Maybe this will help

T

http://www.smokingmeatforums.com/forum/newestpost/122931


----------



## unionguynw (Jan 14, 2013)

I smoke a ton of salmon and have never had a batch where the pellicle did not form.  Your fish should have a smooth glossy texture to it.  The pic in Mr T's link shows it pretty good. 

I think you have a couple things working against you:

1. Could be the citrus as DaveOmak mentioned above.  I have never used a brine that had lemon in it.  Might be better off using lemon pepper.

2. Brine time- I have never brined less than 24 hours. 

3. Salt to sugar ratio.  Most brines that I have seen and used call for anywhere from a 1 to 2 to a 1 to 4 ratio of salt to sugar.

Here is a brine that I have been very happy with.  Takes a lot of patience, but worth it.

¾ - 1 cup kosher salt

1 cup white sugar

2 lb. bag dark brown sugar

Mix in XL mixing bowl

Add water until mixture is soupy…mix well!

Put fish pieces flesh side down in brine

Put plate on fish to lower all fish into brine

Cover with saran wrap

Refrigerate for 12 hours

Rotate and put back in for another 12 hours

Take fish out and rinse fish

Put fish back in bowl and pour enough Yoshida’s Gourmet sauce on the fish to cover entirely

Cover and put back in fridge for 12 hours

Rotate and refrigerate for another 12 hours

Repeat Yoshida’s process for 48 hours total

Take fish out of Yoshida’s…Do NOT rise!!


----------



## linguica (Jan 14, 2013)

As mentioned in another post, put the fish on a cooling rack that's on a shallow baking pan and in the fridge overnight should give proper pellicle.


----------



## dirtsailor2003 (Jan 14, 2013)

I would venture to say that the acid from the lemon is the culprit. I do not wet brine my fish. I use a fry brine solution, 4 to 1. 4 (sugar (white and/or brown)) - 1 (kosher salt). You can add any other dry spices that you would like. Liberally coat the fish and layer skin to skin in a leak proof container. As you layer add more brine solution between the layers. Let this sit in the fridge over night. Next day remove from brine and rinse. Place on racks in front of fan and air dry. Your pellicle should form in a hour or two. depending on the humidity. The flesh will be sticky to the touch and glossy. If you want to add lemon flavor I would add slices to the top right at the smoking stage. Hope this helps I have been using this basic brine for 25 years and have always had good results.


----------



## mr t 59874 (Jan 20, 2013)

smokeusum said:


> .
> 
> Today, I went very basic in the brine; gallon of water, half a cup of kosher salt, a 1/4 cup brown sugar, on small lemon, squeezed. In the fridge for hour and a half (much smaller side than last week's) - pulled it out, rinsed it off, dried and racked it, out into the cool garage (around 60) with a fan... 3.5 hours later still NOTHING! What am I missing?


smokeusum,

I did a test for you this morning which in my opinion solved your pellicle problem..  The brine that you used for your initial cure tested to be 52% salinity @ 60°.  The recommended salinity for brining fish is between 70% and 80% salinity @ 60°.    

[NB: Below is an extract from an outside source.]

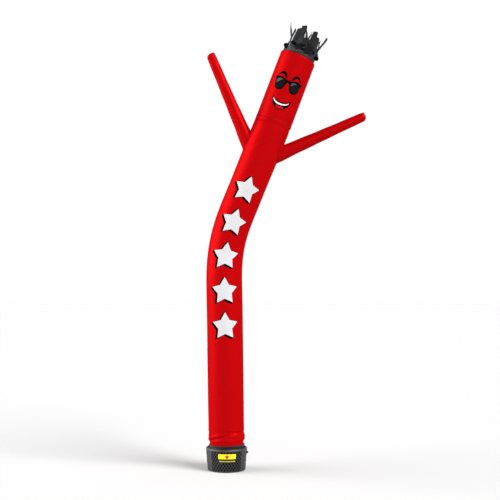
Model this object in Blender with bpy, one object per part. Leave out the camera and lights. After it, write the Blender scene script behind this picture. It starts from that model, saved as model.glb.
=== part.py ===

Conclusion :  Your brine was too weak to form a good pellicle.  This may be a little more information than you wanted but in my mind, the problem is solved.

Note : 100% salinity @ 60° is the point that water will not dissolve any more salt.

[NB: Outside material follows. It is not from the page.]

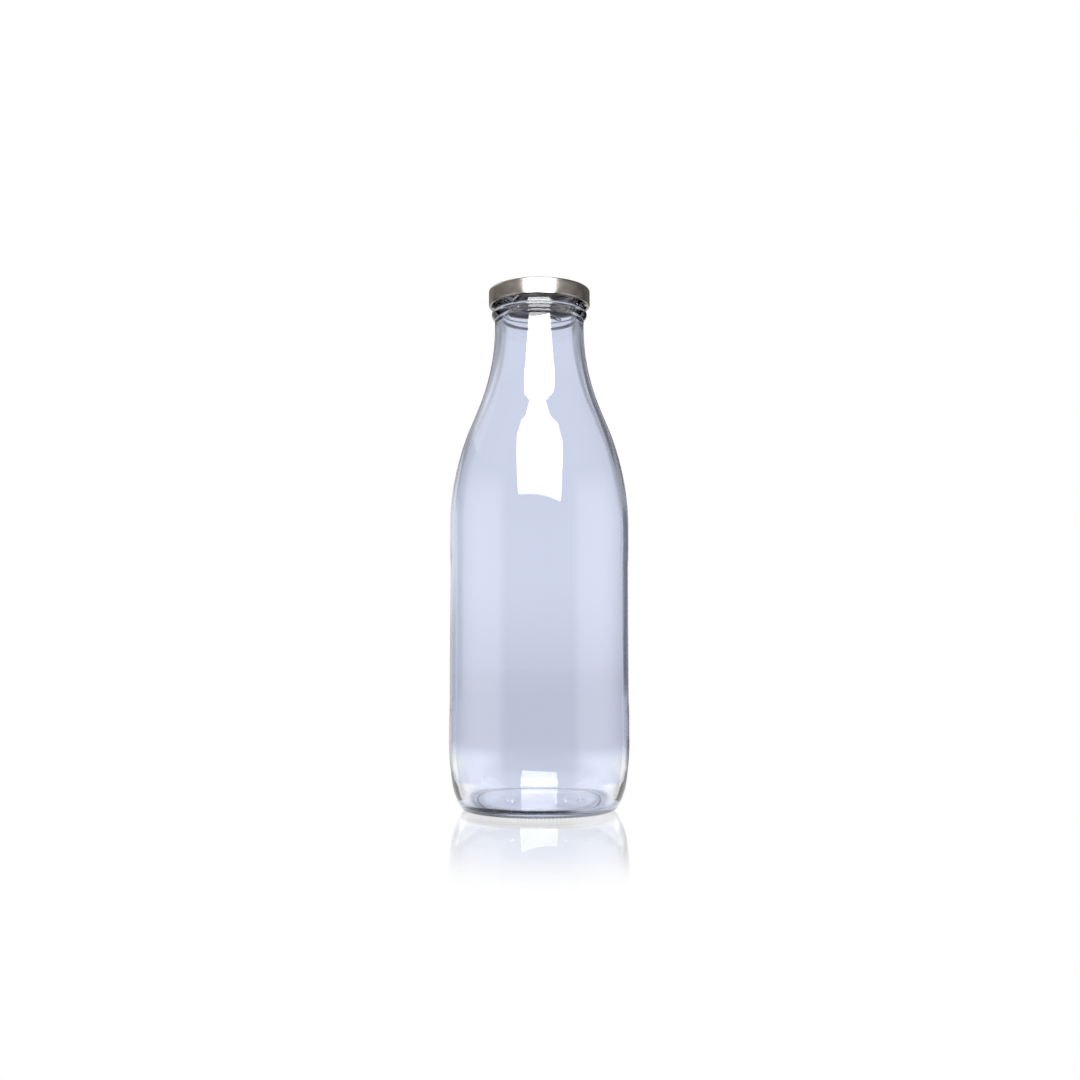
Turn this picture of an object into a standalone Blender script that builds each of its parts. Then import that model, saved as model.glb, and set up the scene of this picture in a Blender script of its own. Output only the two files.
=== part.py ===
"""One-litre glass milk bottle with a twist-off lug lid.

Three separate pieces are modelled, in metres, with +Z up and the origin at the
centre of the base: the glass bottle, the tinplate lid, and the sealing ring
that sits in the lid's channel. Every piece is turned about the Z axis. The
bottle carries four thread leads and the lid four lugs that slide under them.
"""

import math

import bmesh
import bpy
from mathutils import Matrix

COLLECTION_NAME = "milk_bottle"
CUTTER_COLLECTION_NAME = "milk_bottle_cutters"

# Turned surfaces. A multiple of four puts vertices on the X and Y axes.
TURN_STEPS = 48
HEEL_ARC_STEPS = 4
CURL_STEPS = 8
MERGE_DISTANCE = 0.00001

# Bottle, outside.
BODY_RADIUS = 0.0444
SHOULDER_RADIUS = 0.0445
LABEL_RADIUS = 0.0442
LABEL_BOTTOM_Z = 0.052
LABEL_TOP_Z = 0.118
SHOULDER_BOTTOM_Z = 0.128
SHOULDER_CURVE_Z = 0.1385
SHOULDER_CURVE_RADIUS = 0.130
SHOULDER_ANGLE = math.radians(22.6)
SHOULDER_CONE_LENGTH = 0.0089
NECK_RADIUS = 0.0224

# Bottle, heel and base. Each heel arc is (radius, angle from the vertical at
# which the arc ends), from the body down to the bearing ring.
HEEL_ARCS = (
    (0.1186, math.radians(10.4)),
    (0.0284, math.radians(33.3)),
    (0.00405, math.radians(90.0)),
)
HEEL_CONTACT_TOP_Z = 0.045
BEARING_INNER_RADIUS = 0.0315
PUNT_FOOT_RADIUS = 0.0010
PUNT_TOP_RADIUS = 0.0006
PUNT_WALL_HEIGHT = 0.0016
PUNT_HEIGHT = 0.0034

# Bottle, inside.
INNER_BODY_RADIUS = 0.0418
INNER_HEEL_ARCS = (
    (0.116, math.radians(10.4)),
    (0.029, math.radians(33.3)),
    (0.0045, math.radians(90.0)),
)
INNER_FLOOR_EDGE_Z = 0.0032
INNER_FLOOR_CENTRE_Z = 0.0056
INNER_SHOULDER_Z = 0.1375
INNER_SHOULDER_RADIUS = 0.128
INNER_CONE_LENGTH = 0.0115
BORE_RADIUS = 0.0189

# Bottle, mouth finish.
RIM_TOP_Z = 0.2572
FINISH_RADIUS = 0.0223
RIM_OUTER_ROUND = 0.0018
BEAD_RADIUS = 0.0240
BEAD_TOP_Z = 0.2473
BEAD_WAIST_Z = 0.2458
BEAD_FOOT_Z = 0.2424
BEAD_ROUND = 0.0011
BEAD_FOOT_STEPS = 5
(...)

Once again I suggest you try the following recipe and technique.

http://www.smokingmeatforums.com/t/...almon-from-go-to-show-w-q-view/20#post_835384


----------



## smokeusum (Jan 20, 2013)

T, I got a beautiful pellicle yesterday! Funny, yesterday's beautiful sockeye couldn't hold a candle to what I did with one I first did! 

Yesterday's was nicely smoked, looked fantastic, but was bit dry and didnt possess the awesome buttery flavor of the first one. 

Here's the first one:













image.jpg



__ smokeusum
__ Jan 20, 2013


----------



## themule69 (Jan 20, 2013)

smokeusum said:


> T, I got a beautiful pellicle yesterday! Funny, yesterday's beautiful sockeye couldn't hold a candle to what I did with one I first did!
> 
> Yesterday's was nicely smoked, looked fantastic, but was bit dry and didnt possess the awesome buttery flavor of the first one.
> 
> ...


it sure does look great.


----------



## smokeusum (Jan 20, 2013)

Thank you! It was so good! I didn't share any of it, I literally ate it for breakfast, lunch and dinner for 4 days!!!

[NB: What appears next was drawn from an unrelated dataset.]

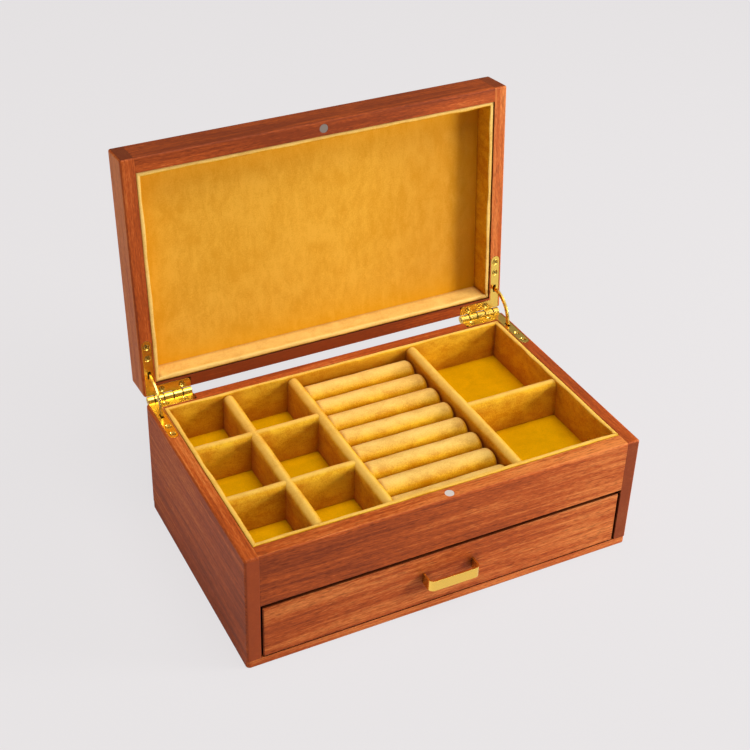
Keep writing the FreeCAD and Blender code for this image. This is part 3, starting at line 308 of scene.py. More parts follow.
def make_sapele(name, wood, board_look, on_lid):
    """Sapele, quarter-sawn, sanded and oiled to a satin sheen.

    Quarter-sawing gives the eye long ribbons that shift from pale to dark, crossed
    by short wavy flecks and fine pores, and the end grain drinks more oil and goes darker.
    """
    grain_axis, tilt_deg, start_mm, tones, painted_face_light, fleck_share, end_shade, seam_shade_mm = board_look
    material, add = new_material(name)
    place = add("TexCoord")
    vector = place.outputs["Object"]
    grain = Vector((1, 0, 0)) if grain_axis == "X" else Vector((0, 1, 0))
    if on_lid:
        # The pattern is laid out on the shut lid, where its boards lie level.
        offset = PIN_PLACE - SHUT_TURN.to_3x3() @ PIN_PLACE
        vector = add("Mapping", {"Vector": vector, "Rotation": (LID_ANGLE, 0, 0), "Location": offset})
        grain = TO_OPEN.to_3x3() @ grain
    turn = 0 if grain_axis == "X" else -math.pi / 2
    board = add(
        "Mapping",
        {
            "Vector": vector,
            "Location": start_mm,
            "Rotation": (0, math.radians(tilt_deg), turn),
            "Scale": (1 / MM, 1 / MM, 1 / MM),
        },
    )
    ribbon_mm = wood.ribbon_width / MM
    # Pores are about 0.1 mm wide, which is too fine to show, so they are drawn at 0.45 mm.
    sizes = {
        # pattern: (length along the grain in mm, width across it in mm, detail, distortion)
        "ribbon": (ribbon_mm * 16, ribbon_mm, 2, 0.4),
        "patch": (110, 45, 1, 0.0),
        "band": (120, 2.6, 3, 0.35),
        "streak": (34, 1.1, 3, 0.3),
        "fibre": (3.5, 0.6, 2, 0.2),
        "fleck": (7, 0.9, 2, 0.3),
        "pore": (wood.pore_length / MM, 0.45, 1, 0.2),
    }
    patterns = {}
    for label, (along_mm, across_mm, detail, distortion) in sizes.items():
        size = (along_mm, across_mm, across_mm)
        patterns[label] = spots(add, board, size, detail, 0.55, distortion)
    shares = {"ribbon": 0.8, "patch": 0.7, "band": 1.05, "streak": 0.8, "fibre": 1.0}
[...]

The one I did yesterday will probably be turned into a spread or a dip. It's too dry to just eat it as a piece of meat. I did have some of it on a caeser salad for lunch but I'm hoping the hubby will show up shortly from grocery shopping (I'm not allowed to go, I spend way too much!) with another great piece of salmon for me!


----------